As you can see from the picture above, things didn’t exactly turn out as planned. I’m deliberately not calling my baking experiment a flop, but rather a work in progress. Nothing is a flop, as long as you learned something from it and I definitely learned.
You see, when I decided to bake my own bread, I went on the Net and typed “How to make your own bread”, and was presented with no less than 117,000 results. Every single one labeled itself as “easy”, but there was nothing easy about them. In addition, there were very few plain bread recipes, a lot of them were speciality breads, such as banana bread, poppy seed bread, gingerbread, etc.
So I turned to my good friend Raymond and his wife Wendy for a recipe, and specified "easy". In no time at time at all, Raymond emailed me back with a tried and trusted recipe and I set to work.

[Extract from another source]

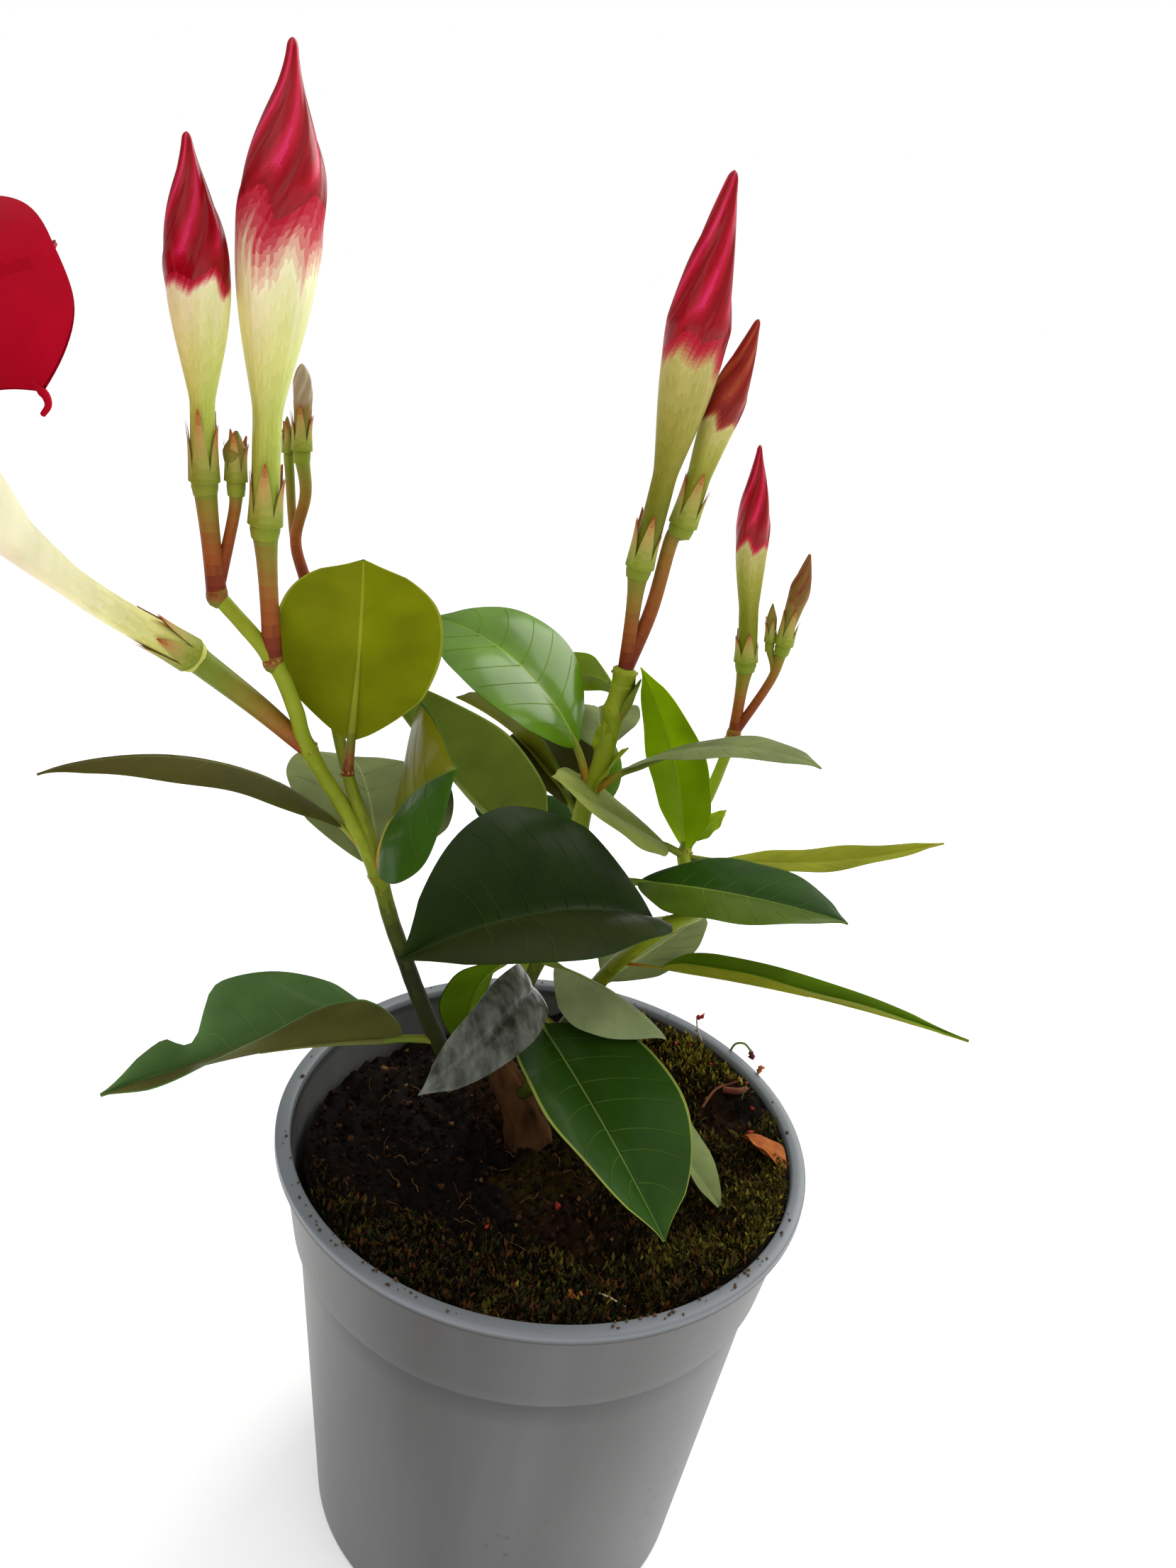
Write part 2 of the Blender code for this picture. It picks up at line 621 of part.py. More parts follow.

I followed the recipe to the letter and then I got to the part where it said “This will make 4 BIG loaves, 6 smaller ones, or a few dozen buns.”
4 BIG loaves, 6 smaller ones, or a few dozen buns!!!!!!
Next, as instructed, I let the dough rise for 3 hours, then punched it down (also as instructed), filled four baking pans and popped them in the oven.
And I think I made another mistake there … maybe I should have put the kneaded dough in the baking pans straight away. After all, if I punched the risen dough down, why would it bother rising again?
So that’s another lesson learned, next time I’m going to fill the baking pans right after kneading.
Yet while the breads were less than perfect, the bread rolls came out pretty good. What’d you think?